La Rivista
2020
N° 1 - 2 Gennaio - Giugno 2020
Le colpevoli contraddizioni fra alcol e sigarette, cinema e tv
20/Gennaio/2020
Attualità economiche sociali

di Lorenzo Guidantoni

Il fumo crea dipendenza, l'alcol rovina la vita, le droghe leggere sono il preludio al disfacimento mentale e fisico, quelle pesanti scassano il cervello. Quanto elencato è scientificamente provato: "nessuna rima, nessun decoro", come citava il libertino Conte di Rochester, John Wilmot, la verità non accetta trucchi.

Eppure, all'inizio del 2020, il mondo televisivo e cinematografico non può fare ancora a meno di una vecchia idea: il fumo è roba da uomini duri, l'alcol consola i disperati, le droghe e il mondo a loro attorno sono terribilmente affascinanti, una tentazione da sublimare con gli occhi per chi non ha il coraggio di provare.

La pubblicità indotta è sempre esistita nel cinema.

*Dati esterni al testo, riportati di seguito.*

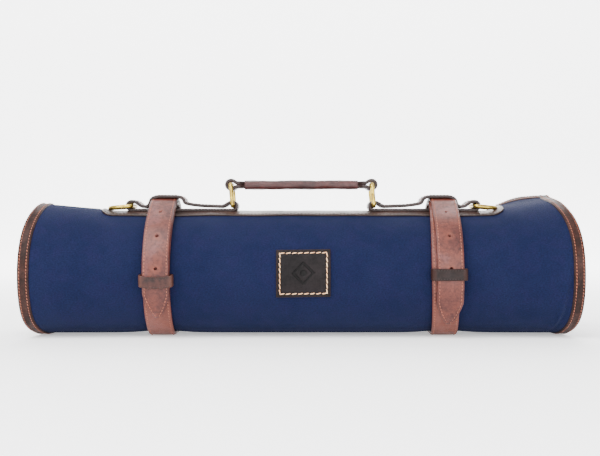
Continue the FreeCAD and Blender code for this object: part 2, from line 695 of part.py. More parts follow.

Pensare ad Humphrey Bogart nel bar di Casablanca senza la sua sigaretta, non vorrebbe semplicemente significare una nuvola di fumo in meno nell'inquadratura, ma anche rinunciare alla rassegnata nebulizzazione e persistenza di un amor perduto.

Oggi, però, nonostante la consapevolezza del danno provocato, si insiste sulle figure retoriche su citate. 

Eppure siamo nell'epoca del politically correct, nell'era del bio, del corpo come tempio, nella disperata ricerca di contenere una spesa sanitaria che per i soli fumatori si attesta, come riportato dalla Fondazione Veronesi, intorno ai 1.436 miliardi di dollari all'anno, fra spese dirette (cure) ed indirette (calo della produttività).

Al fondo del problema salute, l'induzione al consumo di tabacco, alcol e droghe, trova una spirale di contraddizioni che culmina nel flusso di denari, feticcio e motore del tutto sociale che disperatamente si imbelletta sotto la voce libertà, diritto, scelta personale. 

Impossibile escludere il tabacco dalle sceneggiature ma, se fumare non fa bene, e il cinema non avvia al tabagismo più di qualche amicizia adolescenziale, è probabilmente attorno al mondo dell'alcol che la nuova industria non trova freni.

"Bevi responsabilmente" è l'unico messaggio che il Governo italiano è riuscito a strappare alle aziende produttrici, nelle martellanti pubblicità proposte ciclicamente ad ogni orario del giorno, sugli schermi televisivi e nel web.

Eppure ogni anno 2.8 milioni di persone muoiono a causa dell'alcol, una percentuale di giovani consumatori in netta ascesa si registra in Italia, il Paese del vino e della grappa, che beve da sempre, una volta per fare la guerra in montagna, un'altra per dimenticare la fatica del lavoro nei campi, ed oggi stenta a frenare l'invito al bicchierino, dietro al quale si nascondono industrie e posti di lavoro.

Sulle droghe leggere la complessità del tema si sposa con il tafazzismo della politica italiana, capace di regalare soldi alle mafie ed intimorire i regolari 12.000 imprenditori che hanno visto nella cannabis light, sostanza senza alto contenuto di THC, una opportunità di investimento regolarmente messa in dubbio dalla successione dei Governi.

Intanto i film sul mondo della droga spopolano ed il consumo di marijuana illegale ha coinvolto, almeno una volta nella vita, circa il 70% degli italiani.

Capito il patto diabolico fra Stato, mercato e consumatore, come se ne esce? E chi lo sa.

Eppure, proprio da uno scrittore morto suicida, Cesare Pavese, in una delle sue opere più fortunate, "Paesi Tuoi", troviamo l'unica granitica verità sull'argomento: "…un tristo Paese quello in cui per divertirsi, bisogna imbestiarsi".